Is Nederland ook op deze terreinen een model? In de meeste gevallen luidt het antwoord nee. Neem de verspreiding van ict. De
Scandinavische landen, Australië en de Verenigde Staten lopen binnen de OESO voorop in investeringen en toepassingen van ict.
Nederland zit boven de middenmoot, maar niet in de top. Hetzelfde geldt voor innovatie. Nederland doet goed mee, maar innovatie is
veelal een zaak van een paar grote bedrijven en niet van de hele economie. Ook de regels voor het starten van een bedrijf zijn in
Nederland nog altijd relatief complex in vergelijking met andere OESO-landen. Ruimte voor verbetering dus. Een aantal van deze landen,
waaronder Australië en Finland, is Nederland al voorgegaan op het traject van verdere productiviteitsstijging. Het beleid van deze
landen op het gebied van innovatie, scholing, de verspreiding van ict en de creatie van nieuwe bedrijven biedt al nuttige lessen voor
andere oeso-landen.
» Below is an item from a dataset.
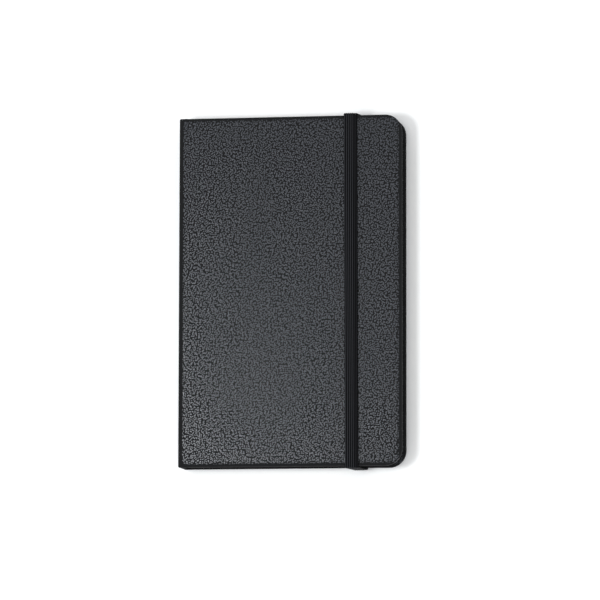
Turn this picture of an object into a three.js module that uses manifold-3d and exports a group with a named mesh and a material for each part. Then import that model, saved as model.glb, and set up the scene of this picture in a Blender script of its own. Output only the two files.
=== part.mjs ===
// Pocket sketchbook: a case-bound book of five sewn signatures between two covered boards,
// held shut by an elastic strap. Millimetres, +X from the spine to the fore edge, +Y to the head,
// +Z up out of the front cover. The origin is the middle of the back cover's outer face.
import * as THREE from "three";
import { mergeVertices } from "three/addons/utils/BufferGeometryUtils.js";
import Module from "manifold-3d";

const wasm = await Module();
wasm.setup();

// Driving dimensions.
const CASE_WIDTH = 90;
const CASE_HEIGHT = 140;
const CASE_THICKNESS = 14;
const COVER_CORNER_RADIUS = 6.75;
const SPINE_EDGE_RADIUS = 1;

// Cover build-up, from the outer face inwards.
const LAYER_GAP = 0.03;
const SKIN = 0.4;
const BOARD = 1.57;
const TURN_IN = 0.25;
const TURN_IN_WIDTH = 12;
const PAPER = 0.165;

// Leaves and signatures.
const LEAF_PITCH = PAPER + LAYER_GAP;
const SIGNATURES = 5;
const SHEETS_PER_SIGNATURE = 4;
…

Australië heeft bijvoorbeeld de hoogste deelname van volwassenen aan hoger onderwijs dankzij een goed netwerk
van technische colleges.
Is het poldermodel dan achterhaald? Zeker niet. Productiviteitsverbeteringen zijn niet alleen afhankelijk van ict, innovatie, scholing en
ondernemerschap. Marktwerking is cruciaal. Bedrijven zullen weinig doen aan innovatie of de reorganisatie van werk als ze weinig
concurrentie ondervinden. En ook de kosten van ict zijn afhankelijk van de mate van concurrentie. Daar komt bij dat een slecht
functionerende arbeidsmarkt kan betekenen dat productiviteitsgroei ten koste gaat van laaggeschoolde werknemers. Een goede basis in
marktwerking en macro-economisch beleid blijft dus belangrijk.
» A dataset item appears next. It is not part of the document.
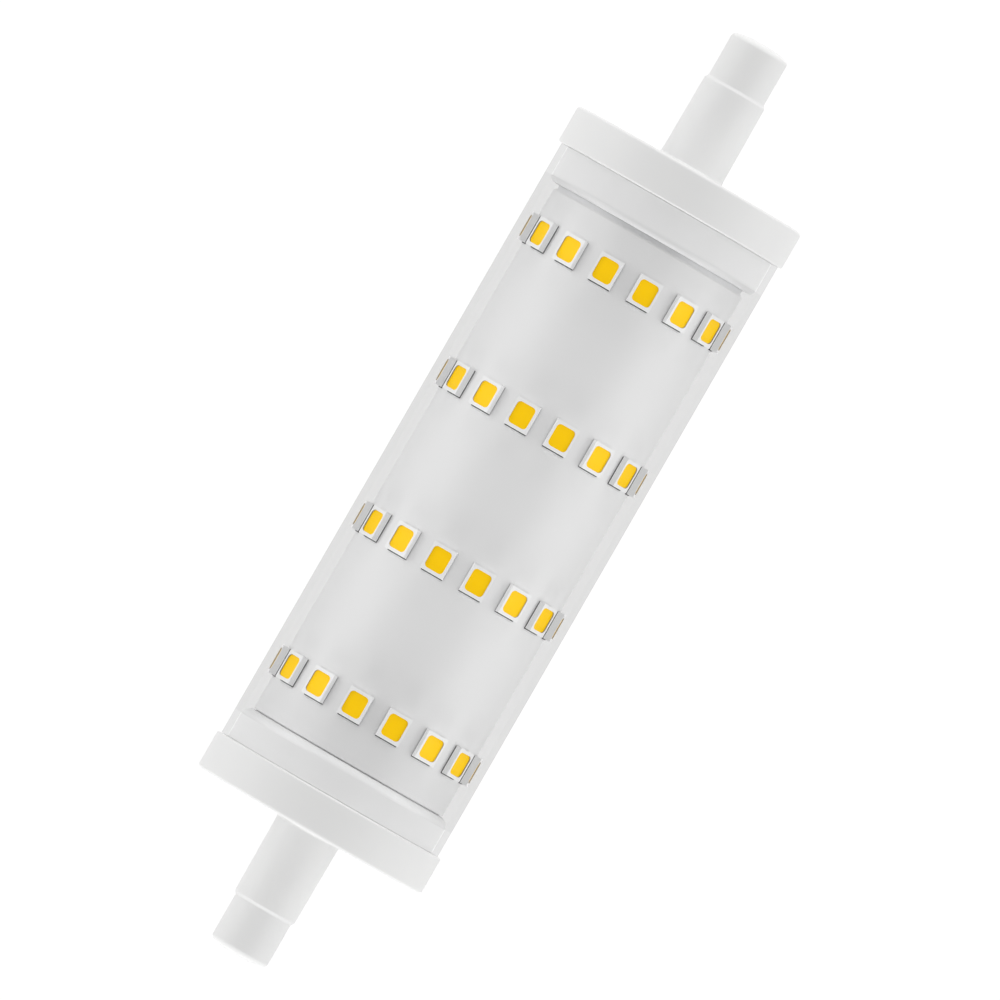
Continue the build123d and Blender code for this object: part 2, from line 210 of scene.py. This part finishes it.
def lathe(outline, facets=160, sweep=full_turn, start=0.0):
    """A body turned about X from a closed outline of (x, radius, rounding) corners."""
    mesh = bmesh.new()
    corners = [mesh.verts.new((x, radius, 0)) for x, radius, _ in outline]
    for here, after in zip(corners, corners[1:] + corners[:1]):
        mesh.edges.new((here, after))
    for corner, (_, _, rounding) in zip(corners, outline):
        if rounding:
            bmesh.ops.bevel(
                mesh, geom=[corner], affect="VERTICES", offset=rounding, segments=rounding_steps,
                profile=0.5, material=-1, offset_type="OFFSET",
            )
    bmesh.ops.rotate(mesh, verts=mesh.verts, matrix=Matrix.Rotation(start, 3, "X"))
    whole = sweep == full_turn
    bmesh.ops.spin(
        mesh, geom=mesh.verts[:] + mesh.edges[:], axis=(1, 0, 0), cent=(0, 0, 0), dvec=(0, 0, 0),
        angle=sweep, steps=facets, use_merge=whole, use_duplicate=False,
    )
    bmesh.ops.remove_doubles(mesh, verts=mesh.verts, dist=merge_distance)
    if not whole:
        bmesh.ops.holes_fill(mesh, edges=[e for e in mesh.edges if e.is_boundary], sides=0)
    bmesh.ops.recalc_face_normals(mesh, faces=mesh.faces)
    return mesh


def drawn_aluminium():
    """Bright metal with fine lines along the tube."""
    m = Finish("drawn_aluminium")
    along = m.node("ShaderNodeMapping", Vector=m.place(), Scale=(60, 2500, 2500))
    lines = m.node("ShaderNodeTexNoise", Vector=along, Scale=1.0, Detail=2.0)
    return m.surface(
        Base__Color=m.blend(lines, srgb(228, 229, 230), srgb(238, 238, 239)),
        Metallic=0.25,
        Roughness=0.5 + 0.16 * lines,
        Normal=m.bump(lines, distance=0.01 * MM),
    )


carrier = finished(
    "drawn_carrier",
    lathe(
        [
            (low.x, carrier_radius, 0),
            (high.x, carrier_radius, 0),
            (high.x, carrier_radius - carrier_wall, 0),
            (low.x, carrier_radius - carrier_wall, 0),
        ]
    ),
    drawn_aluminium(),
)
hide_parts("carrier_tube")


# Driver
# The board that feeds the LEDs, inside an insulating sleeve in the carrier. Its parts are
# bought in and soldered on. They keep the shapes they have in the model, and each kind gets
# the finish of its own body: dipped coating, shrunk sleeve, moulded epoxy or bare ferrite.
coating_shade = 0.82
coating_unevenness = 0.12
coating_relief = 0.01 * MM


def coated(name, colour, roughness, grain=0.6 * MM, metallic=0.0):
    """A plain coated or moulded finish, slightly uneven in colour and surface."""
    m = Finish(name)
    mottle = m.noise(grain, detail=3.0)
    darker = tuple(coating_shade * c for c in colour)
    return m.surface(
        Base__Color=m.blend(mottle, darker, colour),
        Metallic=metallic,
        Roughness=roughness + coating_unevenness * (mottle - 0.5),
        Normal=m.bump(mottle, coating_relief),
    )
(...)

Kan Nederland haar beleid verbreden en ook naar een nieuw productiviteitsmodel groeien? Het hangt er van af of beleidsmakers en
politici een nieuwe visie voor de economische ontwikkeling van Nederland kunnen ontwikkelen. Deze visie zal meer aandacht moeten
besteden aan innovatie, scholing en ondernemerschap. Het zal ook een lange-termijn visie moeten zijn, want productiviteitsgroei – het
efficiënter gebruik van kapitaal en arbeid – is een kwestie van lange adem. Het succes van Australië en Finland, bijvoorbeeld, valt deels
toe te schrijven aan beleidswijzigingen in de jaren tachtig.
Wat betekent dit nu voor de OESO? Het poldermodel blijft interessant voor veel landen die nog steeds met hoge werkloosheid kampen.
Maar er zijn nu ook andere modellen die de moeite waard zijn. Hopelijk blijft Nederland het economisch goed doen en stellen mijn
collegae mij over een paar jaar nog steeds vragen over het Nederlandse succes. Maar dan heb ik het waarschijnlijk niet meer over het
polder-model
1 OESO, The new economy: beyond the hype, http://www.oecd.org/subject/growth/products/0001321e.pdf.
2 Zie F.H.J. Don, Het Nederlandse groeipotentieel tot 2006 , ESB, 30 maart 2001, blz. 284-287.